Real Estate

The two pictures attached, are for two homes I have owned, one in Philadelphia, and the second is in Montrose Colorado. The first, recently sold for close to a million dollars. I paid $21,000 for it in 1971. Same house, huge, with a 35 foot library, lots of bedrooms, a wine cellar, two furnaces, etc. (Heating oil then, was 14 cents a gallon, probably a tenth of what it is now). The first, took a lot of oil to keep it warm, which goes to show you the devaluation of the dollar, in which 99% of Americans save, hoping they can enjoy a nice retirement. That was in 1971 that I paid $21,000 for a Philly home, and 55 years later it is a million dollar home. Same neighborhood, same city.

The second picture, is of a home in which we now live, and have for 35 years. Like the one in Philly, both were built in 1887, the current one in a small town, and half the size of the one in Philly. I Paid $150,000 for it in 1991, 20 years after the one in Philly. Realtors now want me to list it for a million, but it’s not for sale. Yesterday, my wife Bonnie, and her daughter were looking at houses for sale here, for her daughter, and they all were in the $400,000 – $500,000 range, for a house, half the size of ours, and newer of course, but probably without the character of either, in both places.

I paid market prices for both. Neither was a disaster sale. Is real estate an inflation hedge? Yes! If I sold our current one for a million, and bought another for a million, property taxes would be huge, as my property taxes stay the same as we have owned it so long. They’re both wonderful places in which to live, and everyone should own their own home, maintain it and enjoy it. A contractor client of mine, who builds homes, says that he couldn’t build my home for $2,000 a square foot. It cost $8,000 to build in 1887. See what has happened to the dollar?

If Bonnie’s daughter bought a $400,000 house today, at half the square footage of our current one, would it be an inflation hedge? I am certain it would, as the D.C. presses continue to roll, and a current edition of the Journal, says that Social Security is on the verge of bankruptcy, which shouldn’t concern us at all, as the presses will just print more money to pay for Trump’s Iran war, endless welfare, and various gobbledygook bills passed by Congress, virtually every day it seems.

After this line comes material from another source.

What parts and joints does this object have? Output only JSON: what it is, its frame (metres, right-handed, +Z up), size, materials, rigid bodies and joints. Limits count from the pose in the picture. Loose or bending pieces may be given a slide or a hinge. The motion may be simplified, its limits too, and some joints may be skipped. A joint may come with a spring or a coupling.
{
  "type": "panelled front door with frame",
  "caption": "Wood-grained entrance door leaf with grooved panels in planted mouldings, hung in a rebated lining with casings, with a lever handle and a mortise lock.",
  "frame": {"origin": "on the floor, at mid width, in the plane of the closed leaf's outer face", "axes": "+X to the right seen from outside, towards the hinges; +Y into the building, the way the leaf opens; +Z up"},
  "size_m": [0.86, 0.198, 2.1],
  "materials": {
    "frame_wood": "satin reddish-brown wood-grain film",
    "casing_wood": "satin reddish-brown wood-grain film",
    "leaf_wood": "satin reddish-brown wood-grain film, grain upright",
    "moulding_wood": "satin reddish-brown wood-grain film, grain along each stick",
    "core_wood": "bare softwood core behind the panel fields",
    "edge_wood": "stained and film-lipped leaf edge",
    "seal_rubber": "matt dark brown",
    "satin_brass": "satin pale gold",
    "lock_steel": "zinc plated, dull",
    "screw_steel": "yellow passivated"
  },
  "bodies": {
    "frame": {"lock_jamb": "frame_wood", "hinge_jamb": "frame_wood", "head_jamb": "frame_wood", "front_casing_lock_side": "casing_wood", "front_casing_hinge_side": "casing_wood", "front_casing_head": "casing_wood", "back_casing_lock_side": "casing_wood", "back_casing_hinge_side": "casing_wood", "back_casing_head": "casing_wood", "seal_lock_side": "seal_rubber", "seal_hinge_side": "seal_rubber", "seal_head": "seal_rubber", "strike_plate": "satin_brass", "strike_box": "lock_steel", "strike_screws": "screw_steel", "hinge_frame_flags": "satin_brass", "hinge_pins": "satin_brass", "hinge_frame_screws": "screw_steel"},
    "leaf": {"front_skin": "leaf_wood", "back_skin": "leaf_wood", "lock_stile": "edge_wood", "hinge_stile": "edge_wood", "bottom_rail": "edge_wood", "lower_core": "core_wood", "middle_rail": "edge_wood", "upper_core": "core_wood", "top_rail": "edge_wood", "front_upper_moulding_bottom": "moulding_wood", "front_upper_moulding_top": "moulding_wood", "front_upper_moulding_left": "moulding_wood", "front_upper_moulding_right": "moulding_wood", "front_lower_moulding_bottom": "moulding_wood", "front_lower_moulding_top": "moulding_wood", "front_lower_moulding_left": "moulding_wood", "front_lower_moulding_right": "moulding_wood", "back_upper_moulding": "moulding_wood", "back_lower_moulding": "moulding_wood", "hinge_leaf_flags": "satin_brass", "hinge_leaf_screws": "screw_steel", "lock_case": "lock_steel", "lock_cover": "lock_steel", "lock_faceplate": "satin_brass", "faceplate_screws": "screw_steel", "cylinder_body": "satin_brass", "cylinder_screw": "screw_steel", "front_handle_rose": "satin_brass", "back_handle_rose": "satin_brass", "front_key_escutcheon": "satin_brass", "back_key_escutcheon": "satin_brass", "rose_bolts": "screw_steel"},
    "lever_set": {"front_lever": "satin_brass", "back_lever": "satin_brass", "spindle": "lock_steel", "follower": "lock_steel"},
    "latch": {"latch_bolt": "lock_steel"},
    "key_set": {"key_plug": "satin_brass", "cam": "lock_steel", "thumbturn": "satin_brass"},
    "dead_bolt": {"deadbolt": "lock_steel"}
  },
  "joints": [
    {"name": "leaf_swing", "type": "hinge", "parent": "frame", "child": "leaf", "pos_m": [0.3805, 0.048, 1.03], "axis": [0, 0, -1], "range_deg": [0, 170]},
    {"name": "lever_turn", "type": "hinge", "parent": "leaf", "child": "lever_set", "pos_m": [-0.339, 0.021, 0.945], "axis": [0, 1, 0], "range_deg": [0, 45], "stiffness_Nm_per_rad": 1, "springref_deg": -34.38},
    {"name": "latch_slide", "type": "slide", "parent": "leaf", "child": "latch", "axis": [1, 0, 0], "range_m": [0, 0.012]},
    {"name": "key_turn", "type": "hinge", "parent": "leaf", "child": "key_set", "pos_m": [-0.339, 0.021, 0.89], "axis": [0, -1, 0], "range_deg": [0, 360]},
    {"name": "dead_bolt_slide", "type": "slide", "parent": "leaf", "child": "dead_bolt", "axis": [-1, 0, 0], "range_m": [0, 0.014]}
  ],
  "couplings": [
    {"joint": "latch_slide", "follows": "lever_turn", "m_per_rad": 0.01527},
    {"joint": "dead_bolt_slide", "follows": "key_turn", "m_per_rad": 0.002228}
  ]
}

The point of this screed is, BUY a home, but don’t SAVE in dollar priced items, like stocks, bonds, savings accounts, or treasury whatevers, and OWN, not RENT, your home. Rents will go up in dollars, as the dollar shrinks, and rental properties go up in dollars, so rents will also. Anything dominated in dollars, such as real estate, rents, gold and silver, will go up in dollar prices, while their values will remain the same.

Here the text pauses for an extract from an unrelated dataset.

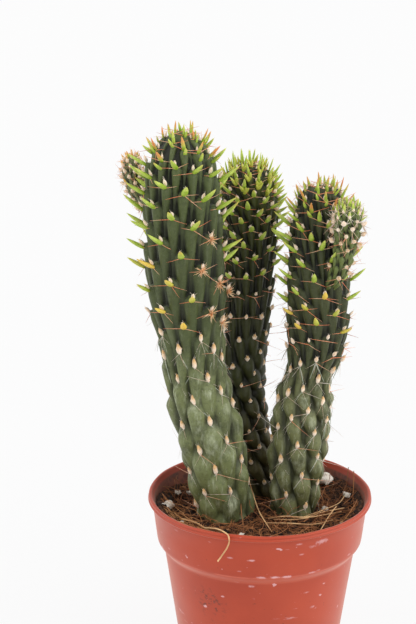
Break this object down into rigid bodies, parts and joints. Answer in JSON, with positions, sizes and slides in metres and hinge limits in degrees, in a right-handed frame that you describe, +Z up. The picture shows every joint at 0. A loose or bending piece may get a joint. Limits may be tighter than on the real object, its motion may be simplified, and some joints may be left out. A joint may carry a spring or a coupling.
{
  "type": "potted boxing glove cactus",
  "caption": "Clump of upright, ridged, spiny green cactus stems with short leaves, rooted in soil in a small round plastic nursery pot.",
  "frame": {"origin": "centre of the pot's underside, on the surface it stands on", "axes": "+Z up the stems; the front of the plant, with the tallest stem at its left, faces -Y"},
  "size_m": [0.094, 0.085, 0.2187],
  "materials": {
    "pot_plastic": "satin moulded plastic",
    "potting_soil": "damp peat and coir",
    "front_skin": "waxy living skin",
    "back_skin": "waxy living skin",
    "right_skin": "waxy living skin"
  },
  "bodies": {
    "root": {"pot": "pot_plastic", "soil": "potting_soil", "stem_front": "front_skin", "stem_back": "back_skin", "stem_right": "right_skin"}
  },
  "joints": []
}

“Their values will remain the same,” is an important point. Real estate prices will go up in dollars, but the home’s VALUE will remain the same, as will the VALUE of gold and silver. Three ounces of silver, will still buy a gallon of gas, and 80 ounces of gold, would have bought either of the homes, or a $400,000 one today. This is the reason to save in gold, silver, and real estate, NOT in dollar denominated items.

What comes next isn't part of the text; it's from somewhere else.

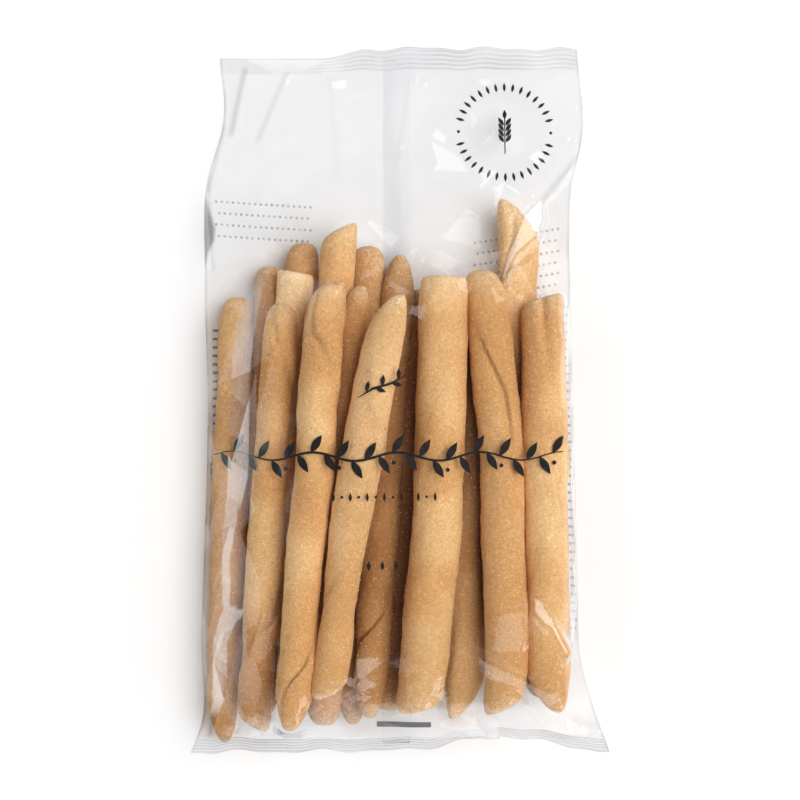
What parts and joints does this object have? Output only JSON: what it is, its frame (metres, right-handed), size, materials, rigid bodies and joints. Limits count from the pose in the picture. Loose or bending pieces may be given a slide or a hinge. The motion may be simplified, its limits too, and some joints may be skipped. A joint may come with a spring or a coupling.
{
  "type": "clear bag of breadsticks",
  "caption": "Clear sealed film bag filled with short hand-rolled breadsticks, lying on its back, crimped seals at both ends, simple black print.",
  "frame": {"origin": "centre of the bounding box at the bottom, where the bag's back lies on the table", "axes": "+Z out of the printed front, +Y towards the top seal, X across the bag"},
  "size_m": [0.114, 0.1928, 0.0336],
  "materials": {
    "film": "clear glossy packing film, lightly wrinkled",
    "bread": "dry baked crust, matte and finely grained, golden tan",
    "print": "black and grey ink printed on the film"
  },
  "bodies": {
    "root": {"bag": "film"}
  },
  "joints": []
}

The physical things, such as your home, gold and silver prices will go up in dollars, while the dollar’s value goes down, as in inflation. Storing your savings in dollars, is similar to storing water in a leaky bucket, even though it may only leak a drop every hour or month. The bucket will eventually be empty, and paper money will eventually be worth zero, as has happened in all of known history.

We charge a 1% commission, which includes delivery, we want no Social Security numbers, and gold and silver are the only insurance against inflation, which benefits go up in dollars as the value of the dollar goes down, with no monthly payments, other than the more insurance you buy from us, the more secure you will be, as the ultimate end of un-backed paper money continues its journey into worthlessness.

I’m sure you’re tired of my writing about nickel Cokes and Hershey bars, which at my age I remember well. I just thought a real estate comparison might make It even clearer!